2005 News Coverage

Charity Advocacy Blocked In Bill Passed By House of Representative[s]

The Nonprofit Times
November 7, 2005

The United States House of Representatives has approved a housing bill that includes an amendment that blocks advocacy work for organizations that access affordable housing funds.

Despite the nonprofit sector rallying in opposition, H.R.1461, the Federal Housing Finance Reform Act of 2005, passed in the U.S. House of Representatives by a recorded vote of 331-90, with the anti-advocacy language in the Affordable Housing Fund (AHF) amendment remaining intact.

A fiercely divided House voted 210-205 in favor of the AHF amendment, which had been tacked onto H.R.1461 last minute by financial services chairman Michael Oxley, R-Ohio.

As per the amendment, any nonprofit that carries on voter engagement activities, such as voter registration or get-out-the-vote efforts, is prohibited from applying for or receiving grants from the Affordable Housing Fund -- even if the efforts are non-partisan and even if the nonprofit pays for the activities using private funds.

"(The AHF amendment) is a gag order on nonprofits serving low-income families and is tantamount to voter suppression," said Nan Aron, president of the Alliance for Justice in Washington, D.C. "To force a nonprofit to choose between building affordable homes in low-income communities and encouraging voter participation among the people who live in those communities is absurd."

Rick Cohen, executive director, National Committee for Responsive Philanthropy (NCRP) in Washington, D.C., further contends that the amendment, which does not apply to for-profits, creates an un-level playing field for nonprofits and hinders many core functions of the sector.

"Nonprofits that do affordable housing not only do this where the private market is not operating -- which is why you have nonprofits in the first place -- but they're also doing affordable housing from a constituency-controlled, community-based perspective. It's building community," said Cohen. "And that's the last thing you want to sacrifice in a program dealing with poverty in American cities and rural areas."
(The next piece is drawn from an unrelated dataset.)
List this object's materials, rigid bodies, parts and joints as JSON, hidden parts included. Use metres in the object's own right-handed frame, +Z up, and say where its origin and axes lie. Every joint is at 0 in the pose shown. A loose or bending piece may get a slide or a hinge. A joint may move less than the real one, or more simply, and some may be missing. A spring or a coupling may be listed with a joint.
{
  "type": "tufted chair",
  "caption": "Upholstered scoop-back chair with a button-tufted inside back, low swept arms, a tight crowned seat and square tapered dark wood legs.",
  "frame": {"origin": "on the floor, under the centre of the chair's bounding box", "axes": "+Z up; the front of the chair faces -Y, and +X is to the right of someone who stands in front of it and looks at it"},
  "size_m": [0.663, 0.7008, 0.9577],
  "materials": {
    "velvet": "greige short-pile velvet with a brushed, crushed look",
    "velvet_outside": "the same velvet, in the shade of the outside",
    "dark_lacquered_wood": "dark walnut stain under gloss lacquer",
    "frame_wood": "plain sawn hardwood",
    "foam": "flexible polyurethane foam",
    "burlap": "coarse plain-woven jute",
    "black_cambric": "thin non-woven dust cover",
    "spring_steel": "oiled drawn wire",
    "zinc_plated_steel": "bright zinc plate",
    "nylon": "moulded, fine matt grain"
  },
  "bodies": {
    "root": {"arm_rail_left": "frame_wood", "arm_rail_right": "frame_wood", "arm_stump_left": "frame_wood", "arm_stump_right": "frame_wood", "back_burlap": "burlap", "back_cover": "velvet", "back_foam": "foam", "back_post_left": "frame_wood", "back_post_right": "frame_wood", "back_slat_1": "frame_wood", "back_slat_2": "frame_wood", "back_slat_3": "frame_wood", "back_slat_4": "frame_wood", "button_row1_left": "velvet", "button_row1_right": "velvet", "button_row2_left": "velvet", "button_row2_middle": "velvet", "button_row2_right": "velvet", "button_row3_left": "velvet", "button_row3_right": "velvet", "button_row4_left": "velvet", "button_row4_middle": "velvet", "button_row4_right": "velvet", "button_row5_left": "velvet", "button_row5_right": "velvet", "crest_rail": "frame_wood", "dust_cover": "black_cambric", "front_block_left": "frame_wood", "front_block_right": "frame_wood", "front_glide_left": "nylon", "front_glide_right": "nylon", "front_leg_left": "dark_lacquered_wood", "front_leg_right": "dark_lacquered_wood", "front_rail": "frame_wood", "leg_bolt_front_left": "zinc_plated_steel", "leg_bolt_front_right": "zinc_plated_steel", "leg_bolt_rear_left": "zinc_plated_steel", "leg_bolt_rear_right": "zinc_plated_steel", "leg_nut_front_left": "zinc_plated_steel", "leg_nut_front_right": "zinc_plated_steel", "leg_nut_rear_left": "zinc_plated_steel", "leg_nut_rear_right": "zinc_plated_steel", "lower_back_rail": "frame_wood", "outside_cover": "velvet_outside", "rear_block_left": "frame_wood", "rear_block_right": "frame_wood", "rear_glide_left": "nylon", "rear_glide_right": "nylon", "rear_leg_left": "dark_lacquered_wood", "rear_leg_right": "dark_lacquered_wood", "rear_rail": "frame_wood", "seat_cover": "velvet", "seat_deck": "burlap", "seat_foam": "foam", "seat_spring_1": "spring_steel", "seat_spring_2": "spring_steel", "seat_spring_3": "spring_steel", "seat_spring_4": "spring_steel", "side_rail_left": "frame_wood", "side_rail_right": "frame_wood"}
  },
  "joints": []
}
So broad is the reach, said Cohen, "there are the provisions in the (AHF amendment) that are attacks on nonprofits being affiliated with other kinds of organizations that did even a modicum of advocacy and so forth." According to Cohen, affiliation meant not just creating a (c)(4), but having overlapping board members, participating in a joint funding project, or simply sharing office space.

Likewise, added Anna Oman, communications coordinator at OMB Watch, a nonprofit watchdog organization in Washington, D.C., "the affiliation language of the gag provision essentially would create guilt-by-association for nearly every nonprofit that would be seeking the (affordable housing) funds."

The original intent of the bill was to strengthen oversight of government-sponsored enterprises (GSEs) Fannie Mae and Freddie Mac and establish an Affordable Housing Fund that would require the GSEs to contribute 5 percent of their after-tax income to the AHF. This would provide low-income individuals with affordable housing, beginning with Hurricane Katrina victims. However, in what Cohen regards as a "stealth" move, Rep. Oxley tacked on last minute the AHF Manager's amendment with its anti-advocacy language. Neither spokespeople for Rep. Oxley nor Rep. Richard Baker, R-La., the bill's sponsors, returned telephone calls seeking comment.

As the bill moves to the joint House/Senate Conference Committee, along with the Senate version, S.190 (which does not have an Affordable Housing Fund provision), both Cohen and Oman have high hopes that H.R.1461 will pass with the AHF provision, but sans anti-advocacy language. "I hope that people in the Senate will get behind the idea that this is an inappropriate, if not unconstitutional, assault on core nonprofit rights and functions," said Cohen.

Added Aron, "The obstacles nonprofits would face to access this much-needed new fund (AHF) are unnecessary and potentially unconstitutional. The anti-advocacy provisions in this bill are a clear attempt to destroy privately-funded, nonpartisan programs that encourage Americans to vote."